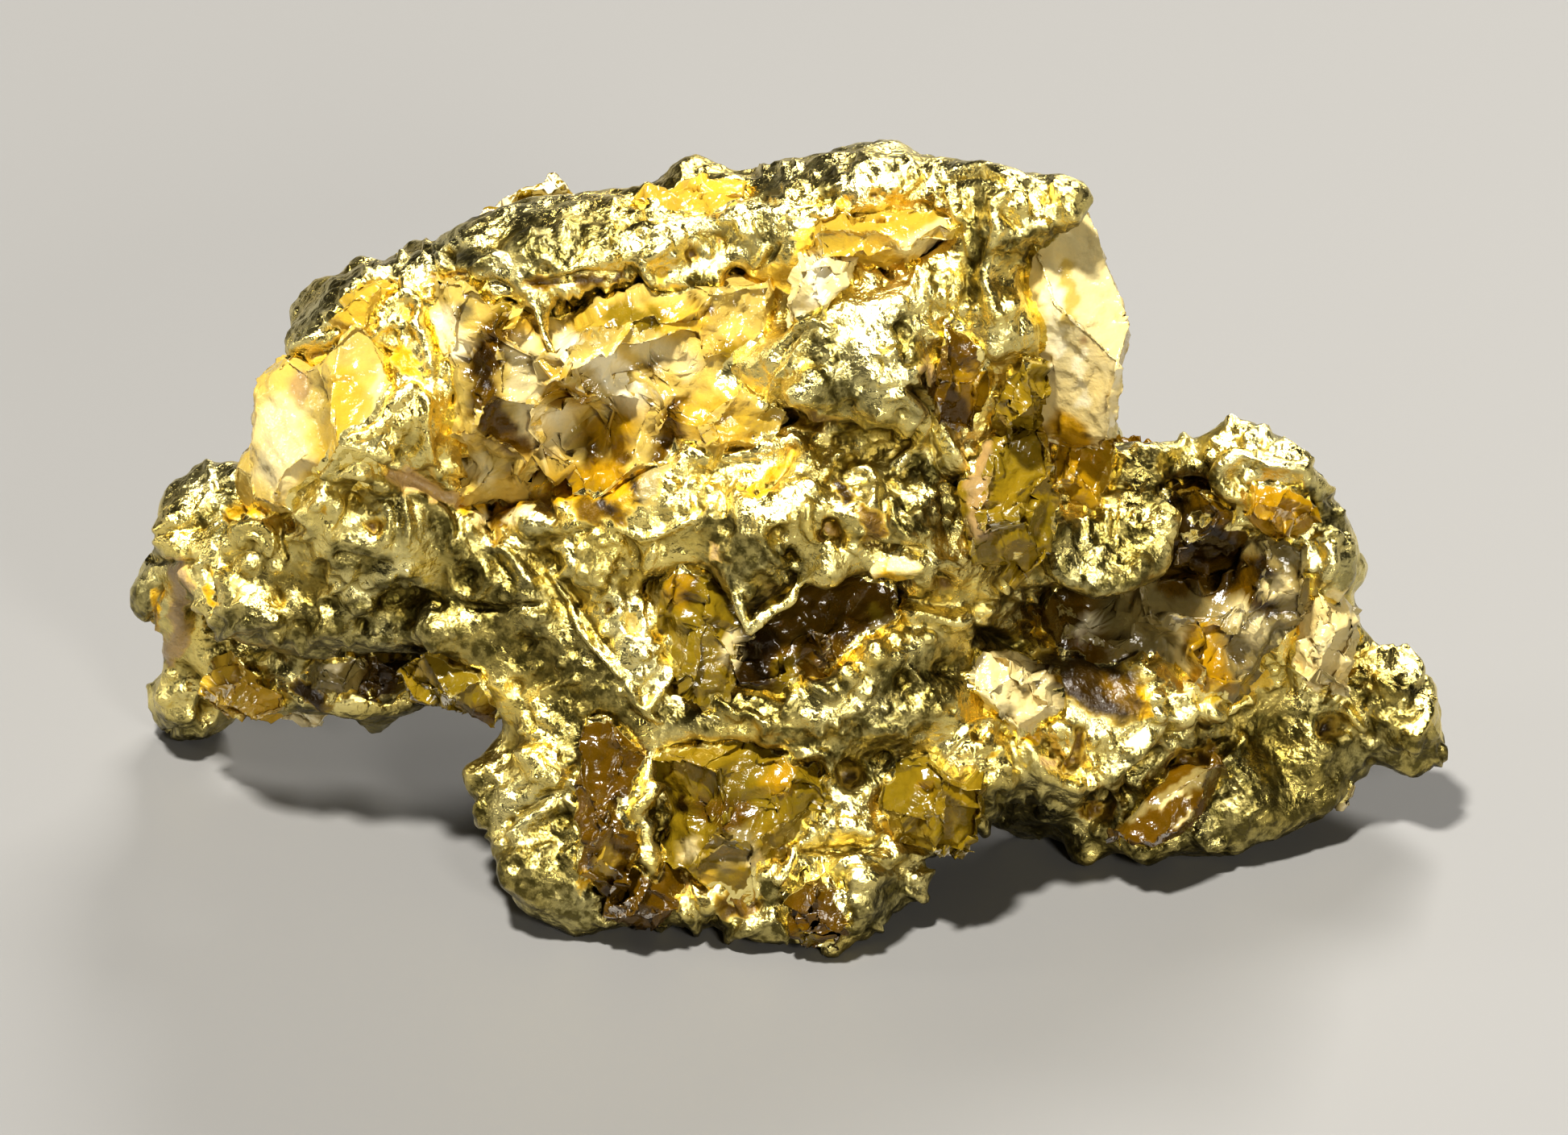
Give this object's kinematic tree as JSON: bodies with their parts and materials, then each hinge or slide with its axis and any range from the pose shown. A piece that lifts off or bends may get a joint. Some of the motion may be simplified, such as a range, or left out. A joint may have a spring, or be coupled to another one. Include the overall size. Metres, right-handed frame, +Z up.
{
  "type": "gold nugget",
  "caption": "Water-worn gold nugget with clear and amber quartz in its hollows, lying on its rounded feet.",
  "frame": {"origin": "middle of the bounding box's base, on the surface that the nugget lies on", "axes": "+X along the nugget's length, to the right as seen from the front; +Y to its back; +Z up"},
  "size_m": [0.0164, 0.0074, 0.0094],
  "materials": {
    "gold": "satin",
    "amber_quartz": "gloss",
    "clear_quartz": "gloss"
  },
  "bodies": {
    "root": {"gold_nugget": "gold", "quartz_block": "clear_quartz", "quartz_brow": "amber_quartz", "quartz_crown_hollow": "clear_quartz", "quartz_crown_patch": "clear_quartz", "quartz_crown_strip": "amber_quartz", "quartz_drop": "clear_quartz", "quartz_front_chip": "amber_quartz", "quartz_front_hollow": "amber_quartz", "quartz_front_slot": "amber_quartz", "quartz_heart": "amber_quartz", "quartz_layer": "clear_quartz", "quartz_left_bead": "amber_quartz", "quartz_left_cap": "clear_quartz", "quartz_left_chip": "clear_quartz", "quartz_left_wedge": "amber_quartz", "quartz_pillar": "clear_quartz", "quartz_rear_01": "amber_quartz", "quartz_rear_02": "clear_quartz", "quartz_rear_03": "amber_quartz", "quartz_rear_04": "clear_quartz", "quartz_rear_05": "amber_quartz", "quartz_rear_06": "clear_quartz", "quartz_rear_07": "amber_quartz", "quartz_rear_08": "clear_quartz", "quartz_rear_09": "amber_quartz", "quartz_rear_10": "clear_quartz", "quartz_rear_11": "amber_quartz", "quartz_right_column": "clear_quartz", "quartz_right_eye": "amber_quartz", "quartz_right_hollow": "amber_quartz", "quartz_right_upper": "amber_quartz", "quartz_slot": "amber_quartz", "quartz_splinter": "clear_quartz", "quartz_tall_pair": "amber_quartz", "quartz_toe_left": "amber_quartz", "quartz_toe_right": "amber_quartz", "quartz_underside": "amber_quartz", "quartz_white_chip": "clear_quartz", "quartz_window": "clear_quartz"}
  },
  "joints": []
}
□ □ □ □ □ □ □
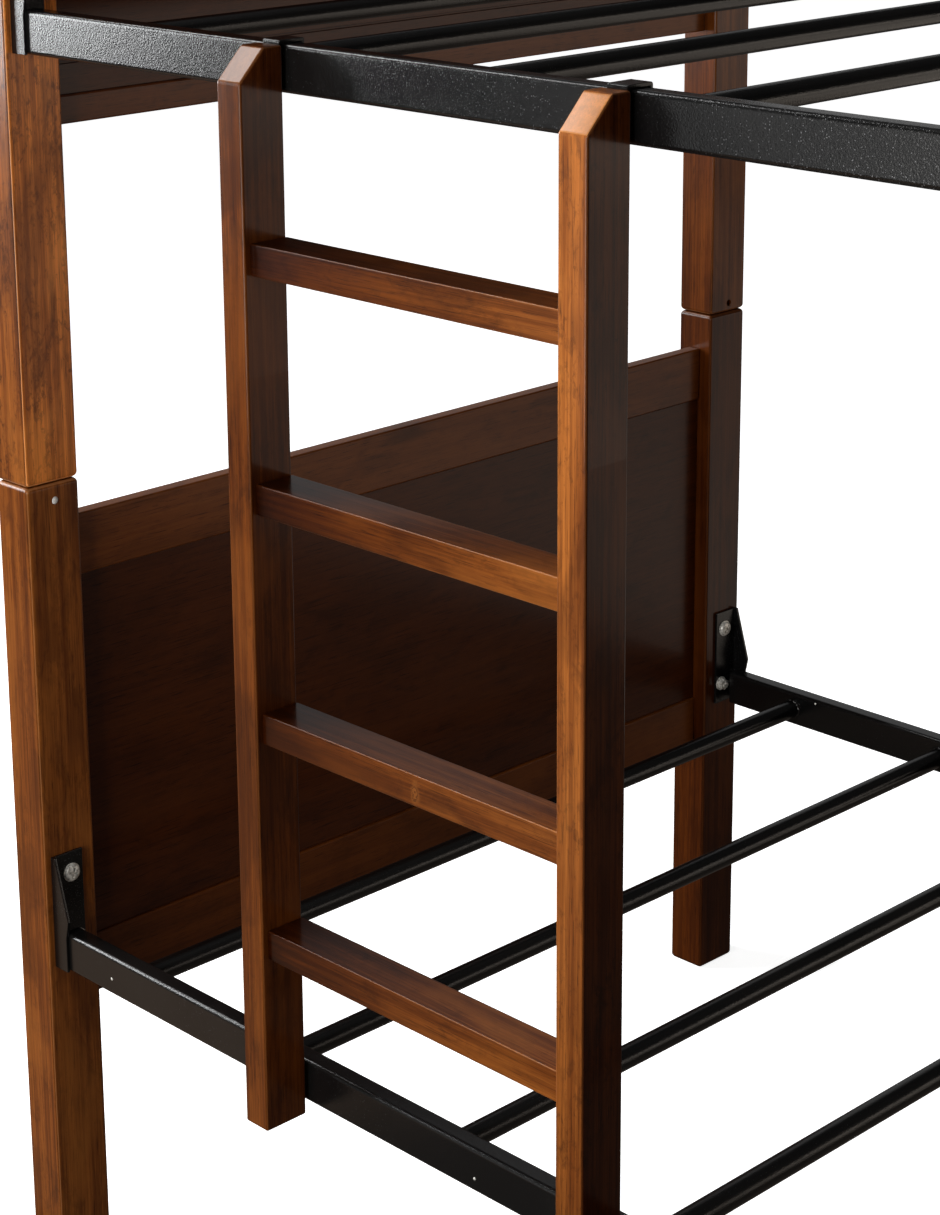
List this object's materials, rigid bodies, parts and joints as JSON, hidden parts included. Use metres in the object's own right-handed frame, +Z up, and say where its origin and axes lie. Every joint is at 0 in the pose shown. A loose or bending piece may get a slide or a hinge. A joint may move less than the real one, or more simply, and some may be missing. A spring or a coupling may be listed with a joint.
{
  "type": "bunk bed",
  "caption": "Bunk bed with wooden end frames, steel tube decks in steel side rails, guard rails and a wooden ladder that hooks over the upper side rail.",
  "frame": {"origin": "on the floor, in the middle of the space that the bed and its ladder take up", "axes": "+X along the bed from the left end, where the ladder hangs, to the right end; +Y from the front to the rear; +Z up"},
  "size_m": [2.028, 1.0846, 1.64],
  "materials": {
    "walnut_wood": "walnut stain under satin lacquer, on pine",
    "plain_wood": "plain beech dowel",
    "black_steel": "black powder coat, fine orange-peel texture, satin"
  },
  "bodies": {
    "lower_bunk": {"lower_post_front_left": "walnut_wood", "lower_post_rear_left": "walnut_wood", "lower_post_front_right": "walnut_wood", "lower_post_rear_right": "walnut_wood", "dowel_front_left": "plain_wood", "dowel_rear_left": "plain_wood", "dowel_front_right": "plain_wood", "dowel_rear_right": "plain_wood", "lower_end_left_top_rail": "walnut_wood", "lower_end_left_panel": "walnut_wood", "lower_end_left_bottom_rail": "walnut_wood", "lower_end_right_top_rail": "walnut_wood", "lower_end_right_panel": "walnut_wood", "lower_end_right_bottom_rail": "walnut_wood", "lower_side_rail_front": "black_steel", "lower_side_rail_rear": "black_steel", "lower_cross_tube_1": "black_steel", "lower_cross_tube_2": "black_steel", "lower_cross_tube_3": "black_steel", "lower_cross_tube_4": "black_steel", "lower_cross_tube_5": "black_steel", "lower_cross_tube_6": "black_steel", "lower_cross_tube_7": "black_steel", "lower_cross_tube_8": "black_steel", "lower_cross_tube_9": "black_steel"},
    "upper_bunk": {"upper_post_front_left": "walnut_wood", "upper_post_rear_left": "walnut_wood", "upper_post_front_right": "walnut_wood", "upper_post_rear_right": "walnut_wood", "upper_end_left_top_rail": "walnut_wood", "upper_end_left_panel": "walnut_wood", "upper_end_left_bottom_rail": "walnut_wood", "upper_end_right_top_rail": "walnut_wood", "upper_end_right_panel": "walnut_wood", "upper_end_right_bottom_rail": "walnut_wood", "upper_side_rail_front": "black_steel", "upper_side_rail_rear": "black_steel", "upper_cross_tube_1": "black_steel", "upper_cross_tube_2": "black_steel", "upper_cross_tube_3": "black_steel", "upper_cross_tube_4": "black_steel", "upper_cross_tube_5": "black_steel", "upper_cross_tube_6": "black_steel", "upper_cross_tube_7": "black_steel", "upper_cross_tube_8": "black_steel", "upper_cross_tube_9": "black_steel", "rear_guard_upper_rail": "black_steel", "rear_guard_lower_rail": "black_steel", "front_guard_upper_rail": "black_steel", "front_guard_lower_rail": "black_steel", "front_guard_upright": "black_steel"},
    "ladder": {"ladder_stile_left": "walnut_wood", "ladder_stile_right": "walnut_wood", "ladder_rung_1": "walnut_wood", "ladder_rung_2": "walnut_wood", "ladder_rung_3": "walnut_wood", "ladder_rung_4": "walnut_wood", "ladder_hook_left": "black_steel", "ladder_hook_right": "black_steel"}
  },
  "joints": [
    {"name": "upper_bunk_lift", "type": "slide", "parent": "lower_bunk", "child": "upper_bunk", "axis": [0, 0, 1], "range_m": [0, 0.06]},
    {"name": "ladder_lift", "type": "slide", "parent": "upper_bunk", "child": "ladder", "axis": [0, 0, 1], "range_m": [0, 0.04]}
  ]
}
□ □ □ □ □ □ □
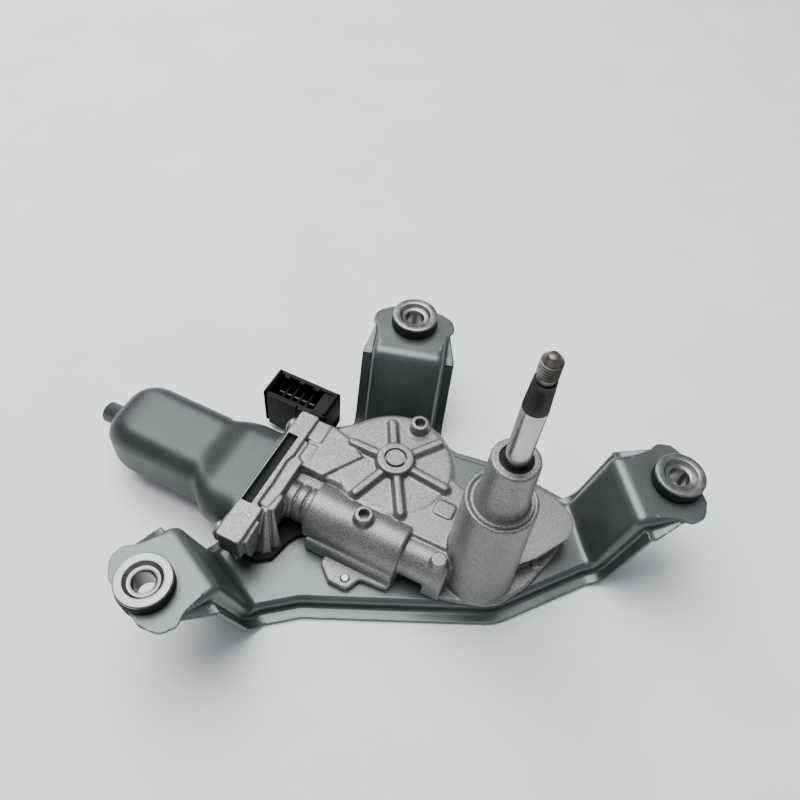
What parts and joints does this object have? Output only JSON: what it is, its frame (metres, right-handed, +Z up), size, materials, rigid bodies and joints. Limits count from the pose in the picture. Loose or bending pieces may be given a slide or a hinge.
□ □ □ □ □ □ □
▶ [Problem requirements]:
Gather, from the listing above, every line carrying the word "hinge".

▶ [Task answer]:
Give this object's kinematic tree as JSON: bodies with their parts and materials, then each hinge or slide with its axis and any range from the pose shown. A piece that lifts off or bends may get a joint. Some of the motion may be simplified, such as a range, or left out. A joint may have a spring, or be coupled to another one. Include the overall size. Metres, right-handed frame, +Z up.
List this object's materials, rigid bodies, parts and joints as JSON, hidden parts included. Use metres in the object's own right-handed frame, +Z up, and say where its origin and axes lie. Every joint is at 0 in the pose shown. A loose or bending piece may get a slide or a hinge. A joint may move less than the real one, or more simply, and some may be missing. A spring or a coupling may be listed with a joint.
What parts and joints does this object have? Output only JSON: what it is, its frame (metres, right-handed, +Z up), size, materials, rigid bodies and joints. Limits count from the pose in the picture. Loose or bending pieces may be given a slide or a hinge.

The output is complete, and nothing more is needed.